Ohne das Bestreben von Bürgermeister Otto Plaßmann, die Wirtschaft Paderborns ankurbeln und eine Straßenbahn ins Lipperland hinein betreiben zu wollen, und ohne den Ehrgeiz des RWE, seinen Einzugsbereich zu erweitern und mit dem Bau eines
Kohlekraftwerks die Absatzmöglichkeiten seiner Mitbesitzer, der Kohlenindustriellen Hugo Stinnes und August Thyssen, zu steigern, wäre das Paderborner Elektrizitätswerk niemals 1909 entstanden. Doch die Dominanz der Straßenbahn im Unternehmen erwies sich als folgenschwer: Bis in die 1950er Jahre hinein fehlten ausreichende finanzielle Mittel, um die ländlich strukturierte Region zu erschließen. So scheiterte der Plan, ein großes Versorgungsgebiet mit fünf Kreisen zu schaffen. Selbst das verhältnismäßig kleine Gebiet des Altkreises Paderborn und des nördlichen Teils des Altkreises Büren stellte die PESAG vor kaum zu bewältigende Probleme, vor allem das zerstreut besiedelte Delbrücker Land und das Sennegebiet.

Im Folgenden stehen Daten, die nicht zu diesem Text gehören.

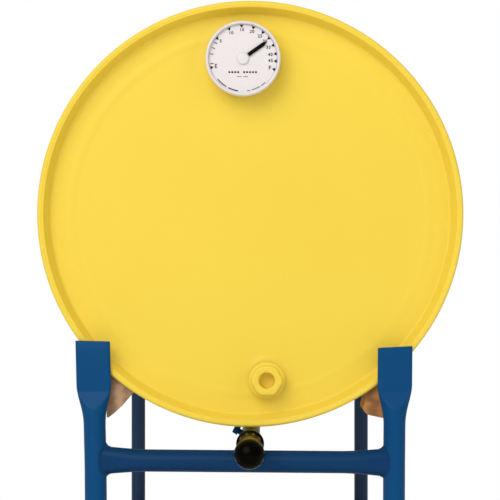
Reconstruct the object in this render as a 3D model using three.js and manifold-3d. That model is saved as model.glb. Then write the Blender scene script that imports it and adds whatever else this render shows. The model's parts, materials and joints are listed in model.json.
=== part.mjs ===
// Tubular drum dolly carrying a 210 litre steel drum on its side, in millimetres, +Z up.
// The dolly stands on z = 0, the drum's axis runs along Y, and the pull handle points to -Y.
import * as THREE from 'three';
import { mergeVertices } from 'three/addons/utils/BufferGeometryUtils.js';
import Module from 'manifold-3d';

const wasm = await Module();
wasm.setup();

// Clearances
const GAP = 0.3; // left between pieces that touch
const CUT = 1; // how far a cutting tool runs past a face

// Drum
const DRUM_Z = 692.5; // height of the drum's axis
const DRUM_FRONT = 5;
const DRUM_REAR = 885;
const CHIME_R = 292.5;
const BODY_R = 286;
const HOOP_R = 298.5;
const SHEET = 1.2;
const CHIME_DEPTH = 11;
const HEAD_INSET = 20; // from the chime's edge to the flat of the head
const HOOPS = [295, 595];
const HOOP_HALF = 14;
const HOOP_CREST = 2;
const ROUND_DRUM = 44; // facets round the drum

// Frame tubes
const FRAME_X = -7.2; // the drum sits a little right of the frame's middle
const SIDE_HALF = 203.7; // from the frame's middle to each side
const POST_R = 15;
const RAIL_R = 12.5;
const WALL = 2.5;
const REAR_Y = 760; // axis of the rear legs
const RAIL_START = 8;
const RAIL_BEND = 75;
const CROSS_Z = 354;
const CROSS_SLOPE = 0.0084; // the cross tube falls this much per millimetre to the right
const LEAN_FROM = 330; // the posts lean outwards from here up
const LEAN_OVER = 155;
const SIDES = [
  { side: 'left', sign: -1, x: FRAME_X - SIDE_HALF, top: 519.3, lean: -3.6 },
  { side: 'right', sign: 1, x: FRAME_X + SIDE_HALF, top: 511.8, lean: 1.4 },
];
const PRONG_LOW = 458.5; // the prong is flat from here up
const NECK_LOW = 402; // and round from here down
const PRONG_WIDTH = 47.4;
const PRONG_THICK = 8;

// Casters and lower frame
const WHEEL_R = 63.5;
const WHEEL_HALF = 16;
const RIM_R = 50;
const CASTER_TOP = 154;
const TOP_PLATE = 4;
const MOUNT_PLATE = 5;
const PLATE_HALF_X = 42.5;
const PLATE_HALF_Y = 50;
const LOWER_Z = CASTER_TOP + MOUNT_PLATE + 2 * GAP + POST_R;
const FORK_INNER = 20;
const FORK_SHEET = 4;
const AXLE_R = 5;
const FRONT_CASTER_Y = 24;
const REAR_CASTER_Y = 735;
const TRAIL = 35; // from the kingpin back to the rear wheel's axle
const RACE_R = 32;
const CROWN_LOW = 133;
const CROWN_TOP = 140;
const KINGPIN_R = 6;
const PEDAL_BACK = 45; // pedal pin behind the axle
const PEDAL_Z = 118;

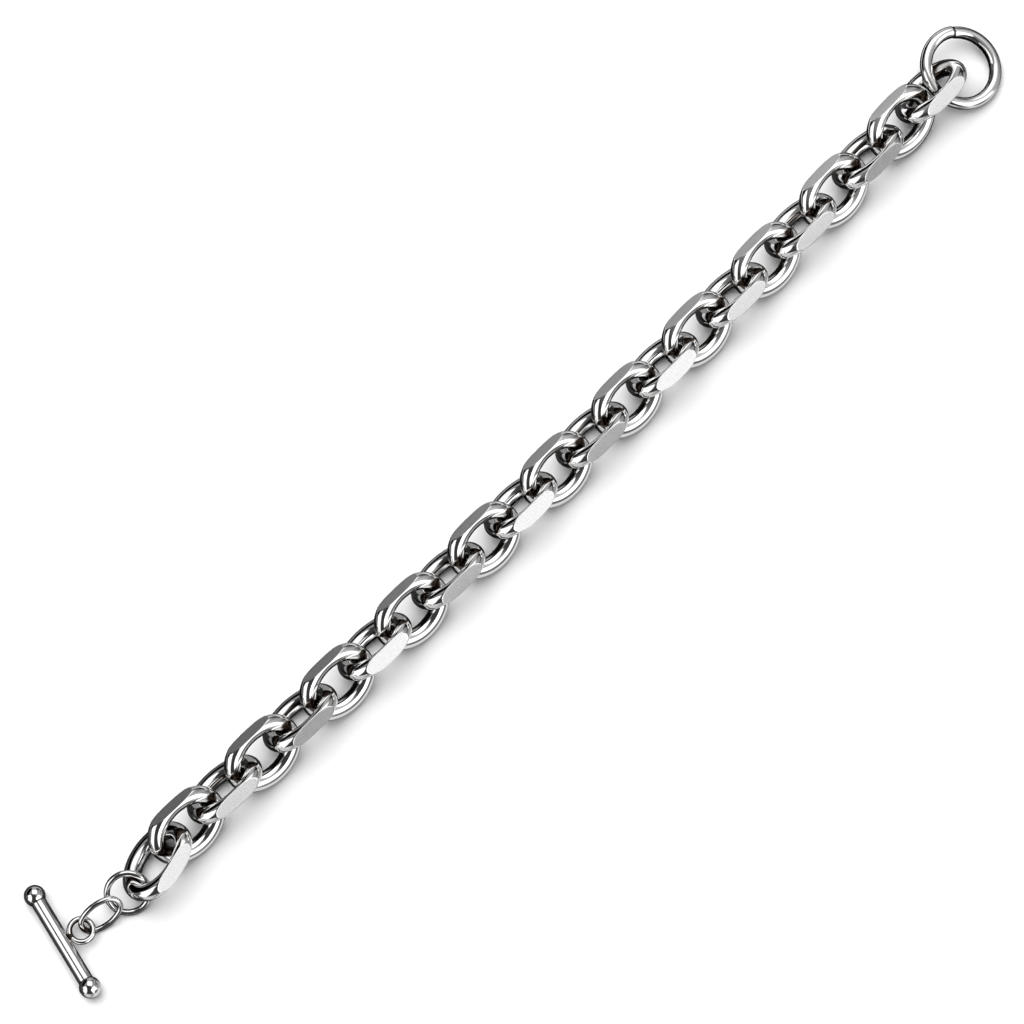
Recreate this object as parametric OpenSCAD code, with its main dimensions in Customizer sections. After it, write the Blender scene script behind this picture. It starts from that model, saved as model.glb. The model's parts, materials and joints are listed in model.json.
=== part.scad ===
// Link bracelet with a toggle clasp, laid open in a line. Millimetres, Z up, chain along X.
// Alternate oval links lean 45 degrees to either side and rest on their low limbs; each high limb
// is cut to one flat. The end ring is on the +X side and the toggle bar on the -X side.

/* [Main links] */
// Number of main links, an odd number
link_count = 23; // [5:2:41]
// Length of a main link over its end bends
link_length = 13.85; // [13.2:0.05:15.5]
// Width of a main link over its limbs, before the flat is cut
link_width = 11.1; // [10.6:0.1:12.5]
// Diameter of the wire of the main links
link_wire = 2.75; // [2.3:0.05:2.9]
// Radius of the end bends, to the middle of the wire
bend_radius = 3.56; // [3.2:0.02:3.9]
// Distance of the cut flat from the middle of the wire
flat_offset = 0.2; // [0:0.05:1]
// Play between two neighbouring links
link_play = 0.23; // [0.12:0.01:0.6]
// Lean of each main link out of the table
link_lean = 45; // [42:0.5:48]
// Bend of the whole chain as it lies, in degrees
chain_bend = 3.1; // [0.5:0.1:10]

/* [End ring] */
// Outer diameter of the end ring
ring_outer = 14; // [13:0.1:16]
// Diameter of the wire of the end ring
ring_wire = 2; // [1.6:0.05:2.2]
// Gap at the seam where the two ends of the ring's wire meet
ring_seam = 0.12; // [0.05:0.01:0.3]

/* [Jump ring and oval link] */
// Outer diameter of the jump ring
jump_outer = 7.5; // [7.2:0.05:8.2]
// Diameter of the wire of the jump ring
jump_wire = 1; // [0.8:0.05:1.1]
// Length of the small oval link
oval_length = 7.75; // [7.5:0.05:8.2]
// Width of the small oval link
oval_width = 5.2; // [5:0.05:5.5]
// Diameter of the wire of the small oval link
oval_wire = 0.9; // [0.7:0.05:1]
// Radius of the end bends of the oval link, to the middle of the wire
oval_bend = 1.75; // [1.6:0.02:1.9]

/* [Toggle bar] */
// Length of the toggle bar over its balls
toggle_length = 20.27; // [18:0.1:23]
// Diameter of the toggle bar
bar_dia = 2.45; // [2:0.05:2.8]
// Diameter of the ball at each end of the bar
ball_dia = 3.4; // [3:0.1:4]
// Outer diameter of the eye soldered to the middle of the bar
eye_outer = 4.56; // [4.3:0.02:5]
// Diameter of the wire of the eye
eye_wire = 0.9; // [0.7:0.05:1]
// Depth to which the eye is let into the bar
eye_inset = 0.15; // [0.05:0.01:0.4]
// Diameter of the solder at the foot of the eye
solder_dia = 1.1; // [0.9:0.05:1.4]
// Clearance between the rings and the links that they lean on
lean_gap = 0.12; // [0.1:0.01:0.3]

/* [Hidden] */
$fn = 64;

// How the loose pieces lie, chosen by eye: the near edge of the end ring is placed from the end of
// the last link but one, the jump ring from the end of its link, and the others from the middle of
// the piece before them
first_link_place = [1.01, -0.98];
first_link_turn = 15.6;
first_link_lean = 36.6;
last_link_slack = 0.8;
ring_place = [0.385, -0.332];
ring_downhill = -64.2;
jump_place = [0.258, 1.741];
jump_downhill = -130.1;
oval_place = [-5.36, 0.55, 2.28];
oval_downhill = -115.1;
oval_tilt = 50.1;
oval_turn = -3.4;
bar_place = [-6.95, 1.41];
bar_turn = 75.8;
eye_droop = 2.2;
seam_angle = 57;

// How much thinner a limb is than the bends, and how far it reaches into them
limb_thinning = 0.02;
limb_entry = 0.2;

// Angle round each ring, from its highest point, at which it crosses the limb under it
ring_cross_angle = 47.16;
jump_cross_angle = 58.67;

// Route of the chain: an arc through the middle link at the origin
link_step = link_length - 2 * link_wire - link_play;
step_angle = chain_bend / (link_count - 1);
route_radius = link_step / (2 * sin(step_angle / 2));
limb_reach = (link_width - link_wire) / 2;
middle = (link_count + 1) / 2;
function heading(k) = (k - middle) * step_angle;
function route(k) = route_radius * [sin(heading(k)), 1 - cos(heading(k))];
function rest_height(lean) = limb_reach * sin(lean) + link_wire / 2;

// Places of the two outermost links
first_link_at = route(1) + first_link_place;
last_link_at = route(link_count) - last_link_slack * [cos(heading(link_count)), sin(heading(link_count))];
function link_at(k) = k == 1 ? first_link_at : k == link_count ? last_link_at : route(k);
function link_turn(k) = heading(k) + (k == 1 ? first_link_turn : 0);
function lean_of(k) = k == 1 ? first_link_lean : link_lean;
function link_end(k, side) = link_at(k) + side * link_length / 2 * [cos(link_turn(k)), sin(link_turn(k))];

// Each ring leans from the table over the low limb of its link
low_limb_top = link_wire + lean_gap;
ring_radius = (ring_outer - ring_wire) / 2;
ring_tilt = asin(low_limb_top / (ring_radius * (1 + cos(ring_cross_angle))));
ring_foot = link_end(link_count - 1, 1) + [ring_outer / 2, 0] + ring_place;
ring_at = [each ring_foot, ring_radius * sin(ring_tilt) + ring_wire / 2];
jump_radius = (jump_outer - jump_wire) / 2;
jump_tilt = asin(low_limb_top / (jump_radius * (1 + cos(jump_cross_angle))));
jump_at = [each (link_end(1, -1) + jump_place), jump_radius * sin(jump_tilt) + jump_wire / 2];

// Oval link and toggle bar
oval_at = [jump_at.x + oval_place.x, jump_at.y + oval_place.y, oval_place.z];
bar_at = [oval_at.x + bar_place.x, oval_at.y + bar_place.y, ball_dia / 2];
ball_reach = (toggle_length - ball_dia) / 2;
eye_radius = (eye_outer - eye_wire) / 2;
eye_reach = bar_dia / 2 + eye_outer / 2 - eye_inset;

// Middle of the whole bracelet, which becomes the origin
left_end = bar_at.x - ball_reach * abs(cos(bar_turn)) - ball_dia / 2;
ring_across = norm([cos(ring_tilt) * cos(ring_downhill), sin(ring_downhill)]);
right_end = ring_at.x + ring_radius * ring_across + ring_wire / 2;
origin_at = [(left_end + right_end) / 2, bar_at.y, 0];

function link_name(k) = str("link_", k < 10 ? "0" : "", k);

// Wire bent to part of a circle about Z
module bent_wire(radius, dia, start, sweep) {
    rotate(start) rotate_extrude(angle = sweep) translate([radius, 0]) circle(d = dia);
}

// Closed oval of round wire in the XY plane: two end bends joined by two bowed limbs, which are
// drawn a trifle thinner and reach a little way into the bends
module oval_of_wire(length, width, dia, bend) {
    half_length = (length - dia) / 2;
    half_width = (width - dia) / 2;
    bend_x = half_length - bend;
    limb_radius = (bend_x * bend_x + half_width * half_width - bend * bend) / (2 * (half_width - bend));
    limb_angle = atan2(bend_x, limb_radius - half_width);
    limb_sweep = 2 * (limb_angle + limb_entry / limb_radius * 180 / PI);
    for (side = [0, 180]) rotate(side) {
        translate([bend_x, 0]) bent_wire(bend, dia, limb_angle - 90, 180 - 2 * limb_angle);
        translate([0, half_width - limb_radius])
            bent_wire(limb_radius, dia - limb_thinning, 90 - limb_sweep / 2, limb_sweep);
    }
}

// Leans what is drawn in the XY plane so that it runs downhill towards one direction
module lean_towards(direction, tilt) {
    rotate(a = tilt, v = [-sin(direction), cos(direction), 0]) children();
}

// Main link in the XY plane, with the flat cut across its +Y limb
module cut_link() {
    difference() {
        oval_of_wire(link_length, link_width, link_wire, bend_radius);
        translate([-link_length / 2, limb_reach + flat_offset, -link_wire])
            cube([link_length, link_wire, 2 * link_wire]);
    }
}

module main_link(k) {
    side = k % 2 == 0 ? 1 : -1;
    color("silver")
        translate([each link_at(k), rest_height(lean_of(k))])
            rotate(link_turn(k)) rotate([side * lean_of(k), 0, 0]) rotate(side > 0 ? 0 : 180)
                cut_link();
}

module end_ring() {
    seam_sweep = ring_seam / ring_radius * 180 / PI;
    color("silver")
        translate(ring_at) lean_towards(ring_downhill, ring_tilt)
            bent_wire(ring_radius, ring_wire, seam_angle + seam_sweep / 2, 360 - seam_sweep);
}

module jump_ring() {
    color("silver")
        translate(jump_at) lean_towards(jump_downhill, jump_tilt)
            bent_wire(jump_radius, jump_wire, 0, 360);
}

module oval_link() {
    color("silver")
        translate(oval_at) lean_towards(oval_downhill, oval_tilt) rotate(oval_turn)
            oval_of_wire(oval_length, oval_width, oval_wire, oval_bend);
}

module toggle_bar() {
    color("silver") translate(bar_at) rotate(bar_turn) {
        rotate([0, 90, 0]) {
            translate([0, 0, -ball_reach]) cylinder(d = bar_dia, h = 2 * ball_reach);
            for (end = [-1, 1]) translate([0, 0, end * ball_reach]) sphere(d = ball_dia);
        }
        rotate([eye_droop, 0, 0]) {
            translate([0, -eye_reach, 0]) bent_wire(eye_radius, eye_wire, 0, 360);
            rotate([90, 0, 0]) cylinder(d = solder_dia, h = eye_reach - eye_radius + eye_wire / 4);
        }
    }
}

translate(-origin_at) {
    for (k = [1:link_count]) main_link(k);
    end_ring();
    jump_ring();
    oval_link();
    toggle_bar();
}
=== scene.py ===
import json
import math

import bpy
import numpy as np
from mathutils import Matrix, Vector

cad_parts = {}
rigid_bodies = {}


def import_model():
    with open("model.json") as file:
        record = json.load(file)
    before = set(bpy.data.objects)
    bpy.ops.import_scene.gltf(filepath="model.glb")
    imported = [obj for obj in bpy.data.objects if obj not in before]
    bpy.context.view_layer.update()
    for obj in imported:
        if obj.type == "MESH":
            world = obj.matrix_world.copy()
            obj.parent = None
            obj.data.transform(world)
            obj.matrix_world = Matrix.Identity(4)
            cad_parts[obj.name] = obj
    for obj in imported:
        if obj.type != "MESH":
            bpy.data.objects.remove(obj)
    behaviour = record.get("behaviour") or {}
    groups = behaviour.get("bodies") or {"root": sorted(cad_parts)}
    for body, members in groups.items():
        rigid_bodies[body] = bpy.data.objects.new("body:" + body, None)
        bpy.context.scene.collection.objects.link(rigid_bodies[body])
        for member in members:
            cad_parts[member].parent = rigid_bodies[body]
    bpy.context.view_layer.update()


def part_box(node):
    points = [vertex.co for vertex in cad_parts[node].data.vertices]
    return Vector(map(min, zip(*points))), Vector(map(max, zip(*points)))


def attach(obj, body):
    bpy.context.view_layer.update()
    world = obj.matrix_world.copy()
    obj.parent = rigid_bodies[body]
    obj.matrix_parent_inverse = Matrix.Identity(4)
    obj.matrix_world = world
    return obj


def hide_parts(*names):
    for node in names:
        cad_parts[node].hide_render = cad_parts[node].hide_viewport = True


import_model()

# Main links: 23 ovals of thick round silver wire, bent round a mandrel and soldered shut. They lean
# 45 degrees to alternate sides, rest on their low limbs, and each high limb is ground to one flat.
# Sizes are in millimetres, which MM turns to Blender's metres.
MM = 0.001
LINK_COUNT = 23
LINK_LENGTH = 13.85
LINK_WIDTH = 11.1
LINK_WIRE = 2.75
BEND_RADIUS = 3.56
FLAT_OFFSET = 0.2
LINK_PLAY = 0.23
LINK_LEAN = 45
CHAIN_BEND = 3.1
# The first link lies off the row, is turned and leans less, and the last has slipped to its neighbour
FIRST_LINK_PLACE = np.array([1.01, -0.98])
FIRST_LINK_TURN = 15.6
FIRST_LINK_LEAN = 36.6
LAST_LINK_SLACK = 0.8
# How far each flat was ground off true, in degrees, which decides the light that it catches
FLAT_TILTS = {1: 14, 3: 0.5, 5: -6.5, 7: 11, 9: -3.5, 11: 11, 13: -4.5, 15: 11, 17: 2.2, 19: 0.2,
              21: -8, 23: 2.5}
# Width of the rounded edge round a flat, and the smallest half angle under which a flat is seen
FLAT_EDGE = 0.1
SMALLEST_HALF_FLAT = 0.25
# The plane cuts the wire where the Y of its outward normal is over CUT_FROM. The grain of the flat
# sets in GRAIN_START times GRAIN_FADE edge widths inside the cut, over GRAIN_FADE edge widths.
CUT_FROM = 0.3
GRAIN_START = 0.6
GRAIN_FADE = 0.5
# Half angle in degrees of the wire's inner side that is darkened with the tarnish colour, on the cut limb
# and on the other one, and the angle over which the darkening fades out; it is partly patina and partly
# painted shade for the dark reflections there. The cut limb is where the Y of the outward normal is over
# LIMB_FROM, which sets in over LIMB_FADE.
CUT_LIMB_INSIDE = 74
PLAIN_LIMB_INSIDE = 17
INSIDE_FADE = 8
LIMB_FROM = 0.6
LIMB_FADE = 0.35
# Rows along the wire, and columns over the flat, over each of its edges and over the round part
LINK_ROWS = 184
FLAT_COLUMNS = 9
EDGE_COLUMNS = 4
ROUND_COLUMNS = 34
SILVER = (0.93, 0.925, 0.92, 1)
# Brown-black of tarnish, used both for real tarnish and for painted shade in the nooks and on the wire's
# inner side
TARNISH_SHADE_COLOUR = (0.05, 0.036, 0.028, 1)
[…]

In der Stadt Paderborn mußte sich die PESAG gegen den Mitwerber, das städtische Gaswerk, behaupten. Nachdem das Elektrizitätswerk das Gaslicht, abgesehen von der Straßenbeleuchtung, und den Gasmotor innerhalb kurzer Zeit verdrängt hatte, begann es bereits vor dem Ersten Weltkrieg damit, Strom als Koch-, Heiz- und Wärmeenergie zu propagieren und damit in die Domäne der Gaswirtschaft einzudringen. Da kaum Großabnehmer aus Industrie und Gewerbe vorhanden waren, sah die PESAG keine andere Möglichkeit, den Stromabsatz zu heben. Der Krieg und vor die Inflation unterbrachen diese Entwicklung. Ab 1924 setzte die PESAG ihr Bestreben fort, die Haushalte zu elektrifizieren. Als im Zuge der Weltwirtschaftskrise die Stromabgabe an die Großabnehmer rapide sank, verstärkte sie ihr Engagement noch weiter, um die entsteheden Lücken zu füllen, wurde aber durch eine defizitär wirtschaftende Straßenbahn in ihrer Werbetätigkeit behindert. Zudem mußte sie auf Druck des Bürgermeisters im Stadtgebiet zurückhaltend agieren, damit die Existenzgrundlage des Gaswerks nicht gefährdet wurde. Dennoch gelang es der PESAG, insbesondere im Rahmen des Arbeitsbeschaffungsprogramms nach der Machtergreifung, Fortschritte auf dem Gebiet der Küchenelektrifizierung zu erzielen.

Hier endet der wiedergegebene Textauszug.